Neema: The best way for me to describe this is to explain what dinner looked like in my house growing up. We ate the same thing for dinner every night–a Gujarati meal known as daal (lentils), bhath (rice), shaak (vegetables), and rotli (a kind of flatbread). The type of lentil and the vegetable varied, but the composition of the plate was always generally the same. But the longer we lived in West Virginia, the more what counted as shaak started to evolve. Sometimes it might have been fried apples. Sometimes it was stewed rhubarb. Sometimes it was fried green tomatoes, but they were made with mustard seeds and coconut and chickpea flour. Sometimes collard greens subbed in where colocasia leaves would have been more traditional. Appalachian cuisine found its way onto our plates, but in ways that still fit within the composition of the existing meal.
I think this is effectively also what my parents taught me about how to navigate identity and culture growing up. They taught me Gujarati, their first language. They raised me steeped in the traditions of the Hindu faith, particularly those around non-violence and vegetarianism. They made sure I had deep connections with other folks from our ethnicity–that I saw myself in the world around me. But they also encouraged me to build relationships outside my immediate community–my neighbors and classmates–and to build understanding of Appalachian culture, and to make space for the ways in which those relationships and that culture could enhance and deepen my own identity. I might be the only Indian person in the world who grew up playing
Appalachian folk music on my guitar, and I am that way because my parents saw Appalachian culture, and Appalachian people, as enriching, instead of something to be wary of.
And…now I’m hungry. :)
Still: Tell us a little about how you came to writing essays about your identity and community, and can you talk about how you managed to put a book together while teaching full time in the Boston public school system?
Neema: I’d be lying if I didn’t say that Hillbilly Elegy, and my deep anger about that book, wasn’t a big impetus for writing my own book. I read a book that was purportedly about the place where I grew up, and the people I grew up with, and I found both the people and the place as Vance rendered them to be virtually unrecognizable. And in some ways, I think it made me realize that if I wanted there to be stories about the very particular corner of West Virginia where I grew up–the chemicals part, and the Indian immigrant part, and the queer part, and the way all those things went together–then I needed to stop stewing and start writing. There aren’t many of us who grew up at those intersections, and I realized that if one of us didn’t articulate the story, it wasn’t ever going to be articulated.
Once I came to that realization, it almost felt like I couldn’t stop myself from writing. I would sneak out of bed early on Saturday mornings to write before my partner Laura woke up. I kept running notes on my phone of bullet points for essays, and then stayed up late at night turning those bullet points into narratives.

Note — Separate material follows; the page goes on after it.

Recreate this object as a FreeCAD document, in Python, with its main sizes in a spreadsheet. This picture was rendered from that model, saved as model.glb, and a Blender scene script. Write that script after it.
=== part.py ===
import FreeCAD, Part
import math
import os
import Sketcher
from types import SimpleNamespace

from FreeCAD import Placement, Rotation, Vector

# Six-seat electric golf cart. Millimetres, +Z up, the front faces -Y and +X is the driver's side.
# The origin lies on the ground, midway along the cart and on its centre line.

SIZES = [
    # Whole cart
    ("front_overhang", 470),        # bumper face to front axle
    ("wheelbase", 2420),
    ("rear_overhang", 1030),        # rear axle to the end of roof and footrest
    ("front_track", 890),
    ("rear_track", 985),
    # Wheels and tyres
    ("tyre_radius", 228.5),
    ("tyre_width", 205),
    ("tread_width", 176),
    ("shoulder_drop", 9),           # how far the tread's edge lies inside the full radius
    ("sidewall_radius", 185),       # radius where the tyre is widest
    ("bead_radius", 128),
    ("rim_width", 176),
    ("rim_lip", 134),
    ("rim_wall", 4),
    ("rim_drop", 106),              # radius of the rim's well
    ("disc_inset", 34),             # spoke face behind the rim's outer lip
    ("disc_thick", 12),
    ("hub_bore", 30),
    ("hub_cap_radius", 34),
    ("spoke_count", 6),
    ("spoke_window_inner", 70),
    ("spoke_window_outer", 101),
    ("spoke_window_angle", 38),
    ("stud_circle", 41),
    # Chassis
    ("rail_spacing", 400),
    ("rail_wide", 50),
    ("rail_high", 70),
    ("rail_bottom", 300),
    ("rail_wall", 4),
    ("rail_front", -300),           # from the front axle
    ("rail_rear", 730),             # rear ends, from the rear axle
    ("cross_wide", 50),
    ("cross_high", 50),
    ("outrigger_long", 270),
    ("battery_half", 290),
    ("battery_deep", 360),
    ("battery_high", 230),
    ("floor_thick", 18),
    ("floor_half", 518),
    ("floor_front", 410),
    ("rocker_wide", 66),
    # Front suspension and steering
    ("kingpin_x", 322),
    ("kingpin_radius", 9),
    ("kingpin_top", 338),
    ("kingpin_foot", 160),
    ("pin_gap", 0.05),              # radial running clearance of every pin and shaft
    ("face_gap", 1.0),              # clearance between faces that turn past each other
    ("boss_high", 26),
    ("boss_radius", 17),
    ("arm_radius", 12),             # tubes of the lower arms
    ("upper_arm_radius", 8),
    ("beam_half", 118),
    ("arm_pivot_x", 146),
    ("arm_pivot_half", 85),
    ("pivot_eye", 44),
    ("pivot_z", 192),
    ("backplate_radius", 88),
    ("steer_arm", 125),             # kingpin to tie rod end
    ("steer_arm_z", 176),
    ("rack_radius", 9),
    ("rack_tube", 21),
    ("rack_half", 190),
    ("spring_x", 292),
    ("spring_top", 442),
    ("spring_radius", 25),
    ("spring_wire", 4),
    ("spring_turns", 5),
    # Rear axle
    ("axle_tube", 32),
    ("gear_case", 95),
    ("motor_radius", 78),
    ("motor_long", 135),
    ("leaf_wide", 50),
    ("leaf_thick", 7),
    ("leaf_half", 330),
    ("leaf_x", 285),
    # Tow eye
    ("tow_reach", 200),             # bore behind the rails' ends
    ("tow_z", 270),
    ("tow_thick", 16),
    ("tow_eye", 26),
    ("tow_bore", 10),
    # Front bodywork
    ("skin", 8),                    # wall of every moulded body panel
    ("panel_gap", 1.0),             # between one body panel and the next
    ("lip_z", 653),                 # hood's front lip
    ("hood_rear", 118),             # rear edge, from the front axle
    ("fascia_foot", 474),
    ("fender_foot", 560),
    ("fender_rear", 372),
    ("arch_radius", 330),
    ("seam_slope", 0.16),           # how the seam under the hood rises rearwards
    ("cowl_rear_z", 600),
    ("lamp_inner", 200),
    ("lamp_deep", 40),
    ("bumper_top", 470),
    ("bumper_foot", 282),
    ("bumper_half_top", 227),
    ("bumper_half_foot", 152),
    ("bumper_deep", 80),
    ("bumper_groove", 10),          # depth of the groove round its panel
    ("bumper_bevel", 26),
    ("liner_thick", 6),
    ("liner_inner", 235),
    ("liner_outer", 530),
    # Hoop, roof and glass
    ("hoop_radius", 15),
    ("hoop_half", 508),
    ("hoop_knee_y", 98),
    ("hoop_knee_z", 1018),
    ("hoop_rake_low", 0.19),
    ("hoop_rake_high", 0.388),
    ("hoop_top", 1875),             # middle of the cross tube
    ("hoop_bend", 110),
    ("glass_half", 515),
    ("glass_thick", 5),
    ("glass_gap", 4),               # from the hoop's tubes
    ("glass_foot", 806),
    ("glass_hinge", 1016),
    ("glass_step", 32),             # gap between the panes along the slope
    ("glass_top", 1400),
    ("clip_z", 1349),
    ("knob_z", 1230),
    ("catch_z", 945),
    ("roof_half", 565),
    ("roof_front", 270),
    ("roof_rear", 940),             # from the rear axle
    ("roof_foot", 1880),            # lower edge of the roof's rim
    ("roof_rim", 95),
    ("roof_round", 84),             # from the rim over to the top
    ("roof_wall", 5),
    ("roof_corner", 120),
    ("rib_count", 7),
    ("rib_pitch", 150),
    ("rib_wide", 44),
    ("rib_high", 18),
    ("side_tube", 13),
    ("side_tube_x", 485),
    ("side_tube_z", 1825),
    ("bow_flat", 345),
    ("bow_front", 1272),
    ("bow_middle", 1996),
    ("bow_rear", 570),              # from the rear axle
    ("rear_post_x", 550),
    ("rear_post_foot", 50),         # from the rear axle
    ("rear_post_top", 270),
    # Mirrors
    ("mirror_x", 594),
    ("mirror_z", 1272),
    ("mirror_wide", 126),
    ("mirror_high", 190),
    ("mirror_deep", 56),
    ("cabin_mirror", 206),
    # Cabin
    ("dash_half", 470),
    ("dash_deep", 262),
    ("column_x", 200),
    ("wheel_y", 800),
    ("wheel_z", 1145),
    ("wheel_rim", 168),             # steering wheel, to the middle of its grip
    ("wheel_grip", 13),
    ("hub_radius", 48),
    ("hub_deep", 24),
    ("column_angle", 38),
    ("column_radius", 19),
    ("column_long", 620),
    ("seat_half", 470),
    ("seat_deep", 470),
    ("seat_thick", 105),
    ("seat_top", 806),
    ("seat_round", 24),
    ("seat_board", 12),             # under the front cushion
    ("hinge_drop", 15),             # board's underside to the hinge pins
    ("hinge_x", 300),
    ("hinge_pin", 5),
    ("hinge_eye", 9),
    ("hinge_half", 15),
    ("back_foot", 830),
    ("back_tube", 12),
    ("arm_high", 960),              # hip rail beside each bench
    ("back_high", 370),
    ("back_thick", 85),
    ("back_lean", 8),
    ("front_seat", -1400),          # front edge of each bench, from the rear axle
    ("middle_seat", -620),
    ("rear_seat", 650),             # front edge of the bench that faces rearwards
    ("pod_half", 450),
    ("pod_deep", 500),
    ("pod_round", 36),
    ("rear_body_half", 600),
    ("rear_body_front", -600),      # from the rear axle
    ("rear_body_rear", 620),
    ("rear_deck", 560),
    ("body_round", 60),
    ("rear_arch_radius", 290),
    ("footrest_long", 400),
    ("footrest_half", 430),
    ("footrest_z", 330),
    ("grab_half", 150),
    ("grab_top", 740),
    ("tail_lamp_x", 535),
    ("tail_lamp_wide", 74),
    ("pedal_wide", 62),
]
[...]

I knew that I needed structure and community to write, so I would sign up for writing classes that ran way too late for my 5:30 a.m. wake-ups because they forced me to write to deadlines, and to share my work with a community of writers and get feedback on it. I went to places like the Kenyon Writers Workshop and the Appalachian Writers Workshop to see how my words landed in spaces closer to the place where I grew up. Sometimes I look back and I don’t understand how I was able to be so productive (and I wonder/worry about whether I’ll ever be that productive again!), but I think that the need to tell a different kind of Appalachian story was a kind of catalyst that just kept pushing me forward.
Still: So, a craft question: Your collection starts with an essay written in second person, a tricky point of view to pull off successfully. How did “Directions to a Vanishing Place” evolve?

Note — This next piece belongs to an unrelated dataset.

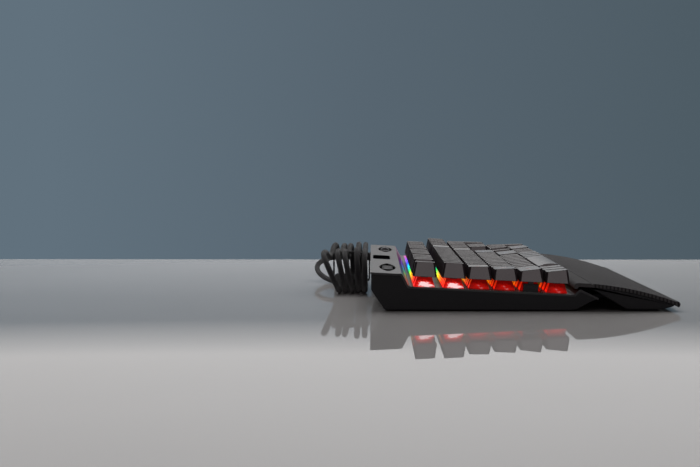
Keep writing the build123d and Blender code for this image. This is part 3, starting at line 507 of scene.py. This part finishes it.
# The slope shows the colour of lamps further along, which it meets at a flatter angle
slope_colour_shift = 0.2
further_along = add(tree, "Mapping", Vector=place, Location=(slope_colour_shift, 0, 0)).outputs[0]
spill_colour = add(tree, "MixRGB", Fac=lit_slope, Color1=light_colour(tree, place),
                   Color2=light_colour(tree, further_along)).outputs[0]
under_caps = add(tree, "MapRange", _0=axes.outputs["Y"], _1=deck_start - 0.009,
                 _2=deck_start - 0.013, _3=0.0, _4=0.75).outputs[0]
in_front = add(tree, "MapRange", _0=axes.outputs["Y"], _1=key_field_front - 0.001,
               _2=key_field_front + 0.001).outputs[0]
shaded = add(tree, "Math", {"operation": "MULTIPLY"}, _0=under_caps, _1=in_front).outputs[0]
shaded = add(tree, "Math", {"operation": "MAXIMUM"}, _0=shaded, _1=lit_deck).outputs[0]
sheet_colour = add(tree, "MixRGB", Fac=shaded, Color1=sheet_colour, Color2=linear("26302D")).outputs[0]
endways = add(tree, "Math", {"operation": "ABSOLUTE"}, _0=normal.outputs["X"]).outputs[0]
cut_edge = add(tree, "MapRange", _0=endways, _1=0.5, _2=0.9, _3=0.0, _4=0.6).outputs[0]
sheet_colour = add(tree, "MixRGB", Fac=cut_edge, Color1=sheet_colour, Color2=linear("141414")).outputs[0]
metal = add(tree, "MapRange", _0=shaded, _1=0.0, _2=0.75, _3=1.0, _4=0.25).outputs[0]
finish_material(tree, add(tree, "BsdfPrincipled", Base_Color=sheet_colour, Metallic=metal,
                          Roughness=sheet_gloss, Normal=scratch_bump, Emission_Color=spill_colour,
                          Emission_Strength=spill))
dress(plate, brushed)


# The key switches: two-part housings of clear polycarbonate, clipped into the plate and
# soldered to the board. A lamp on the board shines up through the rear half of each, and the
# two rear rows have the brighter lamps.
layout_units = 22.5
layout_left = -layout_units / 2 * key_unit
row_setback = {"function": 0.0399, "number": 0.0613}
for step, row in enumerate(("upper", "home", "lower", "bottom"), 1):
    row_setback[row] = row_setback["number"] + step * key_unit

# For each run of keys: node, row, left edge and width in key units, depth in key units, legends
key_runs = [
    ("key_escape", "function", 0, 1, 1, ["×"]),
    ("keys_function", "function", 2, 1, 1, ["1", "2", "3", "4"]),
    ("keys_function", "function", 6.5, 1, 1, ["5", "6", "7", "8"]),
    ("keys_function", "function", 11, 1, 1, ["9", "10", "11", "12"]),
    ("keys_navigation", "function", 15.25, 1, 1, ["", "", ""]),
    ("key_grave", "number", 0, 1, 1, ["`"]),
    ("keys_number", "number", 1, 1, 1, list("1234567890-=")),
    ("key_backspace", "number", 13, 2, 1, ["←"]),
    ("keys_navigation", "number", 15.25, 1, 1, ["", "", ""]),
    ("keys_pad", "number", 18.5, 1, 1, ["", "/", "*", "-"]),
    ("key_tab", "upper", 0, 1.5, 1, ["→"]),
    ("keys_upper", "upper", 1.5, 1, 1, ["Q"]),
    ("key_w", "upper", 2.5, 1, 1, ["W"]),
    ("keys_upper", "upper", 3.5, 1, 1, list("ERTYUIOP[]")),
    ("keys_upper", "upper", 13.5, 1.5, 1, ["\\"]),
    ("keys_navigation", "upper", 15.25, 1, 1, ["", "", ""]),
    ("keys_pad", "upper", 18.5, 1, 1, list("789")),
    ("key_pad_plus", "upper", 21.5, 1, 2, ["+"]),
    ("key_caps_lock", "home", 0, 1.75, 1, ["⇪"]),
    ("key_a", "home", 1.75, 1, 1, ["A"]),
    ("key_s", "home", 2.75, 1, 1, ["S"]),
    ("key_d", "home", 3.75, 1, 1, ["D"]),
    ("keys_home", "home", 4.75, 1, 1, list("FGHJKL;'")),
    ("key_enter", "home", 12.75, 2.25, 1, ["↵"]),
    ("keys_pad", "home", 18.5, 1, 1, list("456")),
    ("key_left_shift", "lower", 0, 2.25, 1, ["⇧"]),
    ("keys_lower", "lower", 2.25, 1, 1, list("ZXCVBNM,./")),
    ("key_right_shift", "lower", 12.25, 2.75, 1, ["⇧"]),
    ("key_up", "lower", 16.25, 1, 1, ["↑"]),
    ("keys_pad", "lower", 18.5, 1, 1, list("123")),
    ("key_pad_enter", "lower", 21.5, 1, 2, ["↵"]),
    ("key_left_control", "bottom", 0, 1.25, 1, [""]),
    ("keys_modifier", "bottom", 1.25, 1.25, 1, ["", ""]),
    ("key_space", "bottom", 3.75, 6.25, 1, [""]),
    ("keys_modifier", "bottom", 10, 1.25, 1, ["", "", "", ""]),
    ("key_left", "bottom", 15.25, 1, 1, ["←"]),
    ("key_down", "bottom", 16.25, 1, 1, ["↓"]),
    ("key_right", "bottom", 17.25, 1, 1, ["→"]),
    ("keys_pad", "bottom", 18.5, 2, 1, ["0"]),
    ("keys_pad", "bottom", 20.5, 1, 1, ["."]),
]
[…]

Neema: Driving was such a big part of growing up. Things were far away from each other. There wasn’t a whole lot to do in terms of entertainment. So driving was a lot more than just a means for getting from place to place. It was a way in which I built relationships with people, and with the place where I grew up. David’s truck (featured in “Wine-Warmth,” which you all gave its home!), Mr. Bradford’s Jeep, the Schreck’s giant blue van, Amanda McNeel’s hatchback Tercel that we used to fit nine people into for summer morning rides to basketball practice. Those vehicles are as much a part of evoking place for me as homes or geographical locations are.
When I started to write the essays in this collection, it felt like one of the first things I needed to do was to put readers in relationship with the place I was writing about, and in some ways, it felt like the only way to do that was to take them there. I wanted to put them in my car and drive them down the road and point out the landmarks and situate them, so that as they read the rest of the stories, they read them on solid footing, knowing the place I was talking about as well as I could possibly show it to them. So…directions. Directions became the way to show them, and the form for directions is always the second person. It is a tricky place to start, but I also think that starting there gave me permission to experiment with form again at different points in the collection, with an essay that is structured like a spice catalog, with a list essay, with multiple collage essays. By using second person right at the outset, I feel like I’m letting the reader know that this isn’t going to be a traditional ride or read.